The distribution of projects across Sarawak's diverse constituencies—with three separate Cakna MADANI initiatives in Miri alone—demonstrates attention to geographic equity in infrastructure development. Rural and semi-urban areas often experience disproportionate flood vulnerability due to limited drainage systems and older construction standards, making targeted interventions in locations like Tab Cinaq Cemetery symbolically important beyond their immediate protective functions. Such work signals commitment to protecting not merely economic zones but also community heritage and quality of life across all settlement types.

The broader institutional context matters significantly here. As Energy Transition and Water Transformation Minister, Fadillah's dual responsibilities place water management within a modernised governance framework explicitly linking environmental resilience with energy infrastructure and development paradigms. This integration reflects international best practice, wherein flooding and erosion mitigation integrate considerations of land use planning, urban development control, and sustainable resource management rather than remaining isolated technical concerns.

Looking forward, the trajectory outlined by Sarawak's project portfolio will likely influence approaches adopted elsewhere in Malaysia and the wider region.
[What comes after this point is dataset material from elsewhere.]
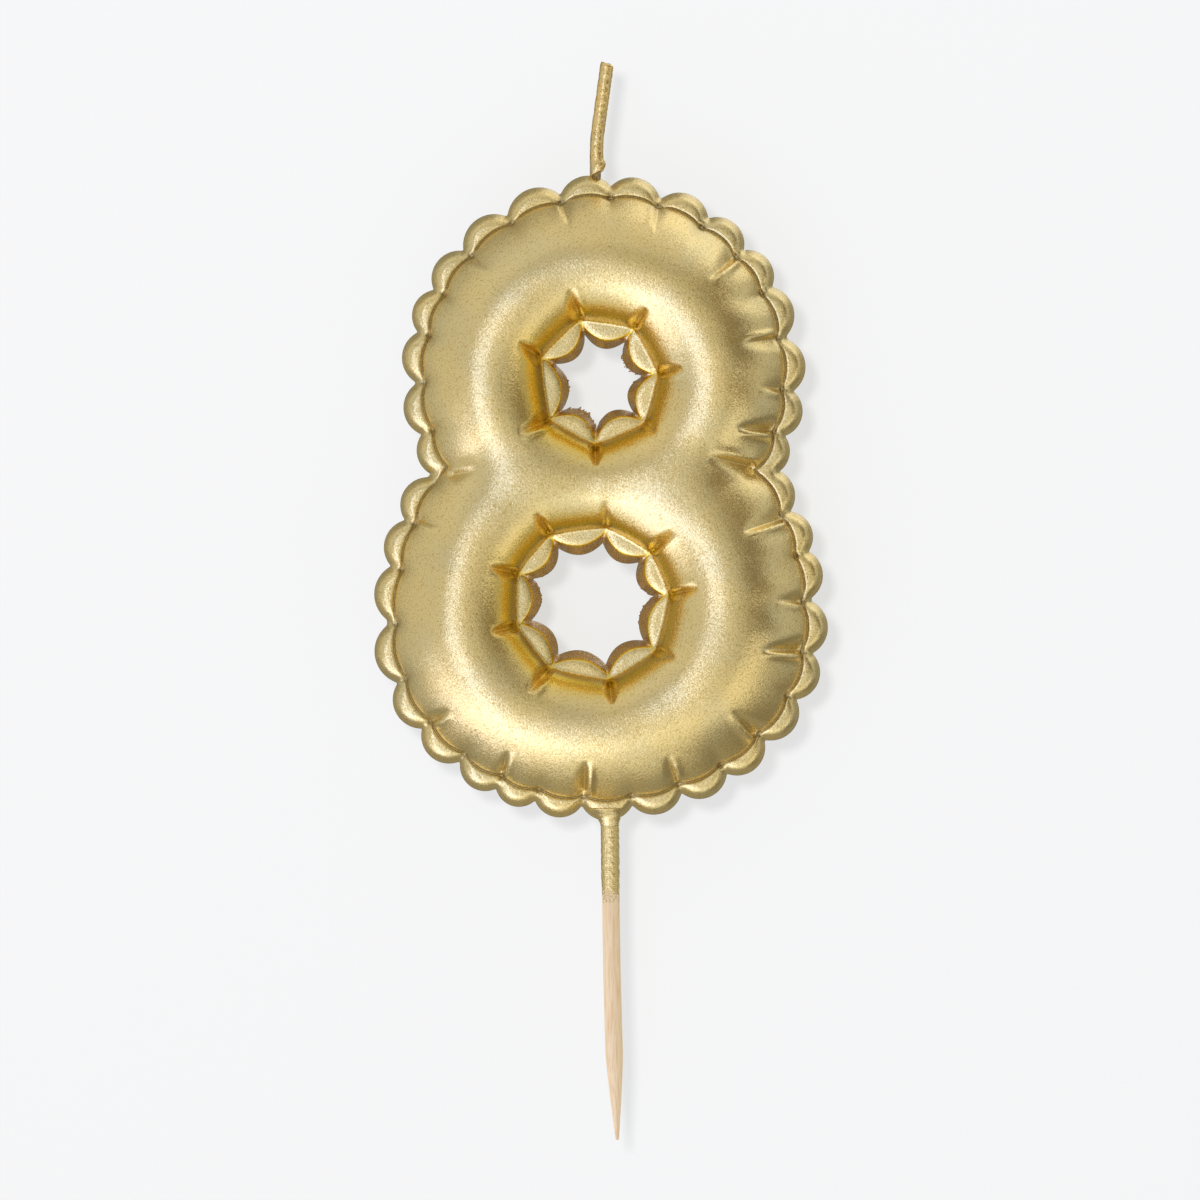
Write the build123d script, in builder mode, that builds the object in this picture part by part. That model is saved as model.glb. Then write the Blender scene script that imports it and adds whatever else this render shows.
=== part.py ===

The state serves as a testing ground for scaling infrastructure solutions across geographically complex, multi-ethnic jurisdictions where coordination between federal and state authorities, private contractors, and community stakeholders proves perpetually challenging. Monitoring completion rates, cost performance, and actual effectiveness of these initiatives in reducing flood damage and protecting lives will provide valuable lessons for other states facing similar environmental pressures and resource constraints.

The emphasis on both completed projects and those still in planning phases indicates that Sarawak's authorities recognise this as an iterative, long-term commitment rather than a discrete intervention. As climate patterns continue evolving and urban expansion accelerates, the adequacy of today's investments will itself require periodic reassessment. For now, the joint deployment of RM9.46 million in smaller, community-scale projects and RM3.834 billion in major flood mitigation infrastructure represents a substantive attempt to rebalance the equation between development and environmental protection in one of Malaysia's most resource-rich but geographically vulnerable states.